A Flower Seller
- Source:
- ukiyo-e.org
Description
A Flower Seller, a Suzuki Harunobu print documented through ukiyo-e.org and drawn from the Art Institute of Chicago's collection, takes one of the most familiar street figures of Edo and translates her into the elegant idiom of nishiki-e. The composition centers on a young woman carrying baskets of seasonal flowers, the kind of itinerant vendor whose calls and wares marked the calendar of the city's neighborhoods. In Harunobu's hands, the working woman is reimagined according to the same slender, idealized type that animates his Yoshiwara prints, and the basket of blossoms reads as much as a decorative bouquet as a piece of merchandise.
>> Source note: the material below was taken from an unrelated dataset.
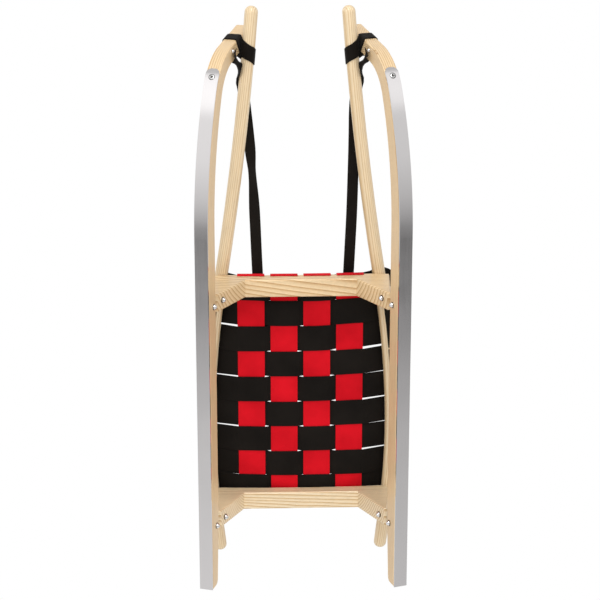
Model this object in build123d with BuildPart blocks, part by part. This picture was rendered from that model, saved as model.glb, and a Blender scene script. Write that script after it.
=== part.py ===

The print belongs to the early phase of full-color polychrome printing, in which Harunobu and his collaborators were defining the conventions of Edo bijin-ga that would dominate the genre for a generation. Pale pinks, fresh greens, and a quiet, mostly empty ground let the woman and her flowers carry the design; the careful registration of multiple blocks gives her layered robes their soft pattern and the petals their precise color shifts. Like many of Harunobu's images of townspeople, the print converts a mundane urban encounter into a meditation on seasonality and the well-dressed body. The Art Institute of Chicago records the impression as part of its Suzuki Harunobu holdings, and the image is accessible through ukiyo-e.org at the URL ukiyo-e.org/image/aic/1281_1175223 as A Flower Seller by Suzuki Harunobu.